〇及川あつし委員 論点はまだたくさんあるので部局審査等でまたお話ししたいと思うわけですが、私は、結果として、検証報告書については、多くの報道等の批判もあるように、納得できない点が多々あります。これについては今後の議論で深めていきますけれども、再度検証等をする必要性については、今のところないと思っていますか。必要があれば再度検証する必要があると思っていますか。その点について、認識を知事に伺いたいと思います。
〇達増知事 この報告書において、県においても、補助事業の仕組みの整理ということをきちっとし、今後に役立てていかなければならないということで、先ほどの答弁でも申し上げましたけれども、商工労働観光部のみならず、総務部もきちっと入って、いわば全庁的にきちっと対策を講じていくということをしなければならないと思っております。
〇及川あつし委員 1回確認しますが、報告書の中で、市町村に対して、去年の3月13日付で、受託者への適切な指導、監督を随時行うとともに、年に2回以上の中間検査を実施することという通知をしていますけれども、平成25年度、この通知に基づいた中間検査がどれぐらい行われているか、状況を把握していますか。部長。
〇橋本商工労働観光部長 本通知に基づいて、今年度、通知以降、それに基づく形で中間的な指導等について行っているものと理解しております。
〇樋下正信委員長 どの程度やっているかと。
〇橋本商工労働観光部長(続) 今、手元に具体の実施状況等についての資料がございませんので、その部分については正確な答弁は差し控えさせていただきたいと思いますが、趣旨にのっとって―失礼いたしました。今年度の状況、11月末の実施状況については82%という状況になっております。
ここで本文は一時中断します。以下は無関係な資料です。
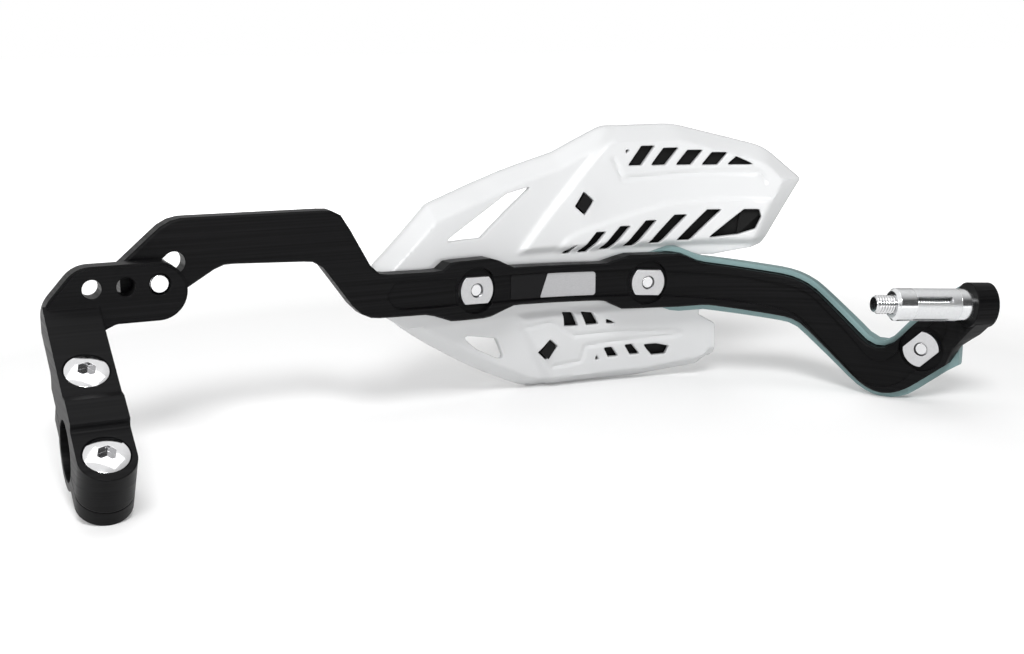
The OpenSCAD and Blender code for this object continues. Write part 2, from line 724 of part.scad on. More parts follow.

〇及川あつし委員 未実施の18%に対してどういう指導をしましたか。
〇橋本商工労働観光部長 未実施のところにつきましては、指導は行っていないわけですので、その部分については、今後、限られた日数しか年度内の部分はございませんけれども、適切に照会等しながら、あるいは現地の広域振興局とも連携をとりながら、しっかりとした体制をとって対応してまいりたいと思っております。
〇及川あつし委員 重大事案が発生して、皆さんは通知を出した。実施されているかどうか確認して82%。残りの18%についてどうなっているか確認しないということは、結局、通知だけ出して、事実上、再発防止のためにきちっとした手続を十分踏んでいないと私は思うんですけれども、その点について再度伺いたいと思います。
〇橋本商工労働観光部長 100%の実施になっていないということについての理由とかそういったものは、何らかの理由があるものと、今、その具体の部分についてはお答えできかねる部分がありますので、御了承いただきたいと思います。
〇及川あつし委員 了承できませんので、改めてまた、機会を見て質問させていただきたいと思います。
 ありがとうございました。
〇樋下正信委員長 お諮りいたします。6時も過ぎましたので、続く総括質疑は、明日行うこととしたいと思いますが、これに御異議ありませんか。
   〔「異議なし」と呼ぶあり〕
〇樋下正信委員長 御異議なしと認め、さよう決定いたしました。
 あす以降は、毎日午前10時から開会いたしますので、よろしくお願いします。
 本日はこれをもって散会いたします。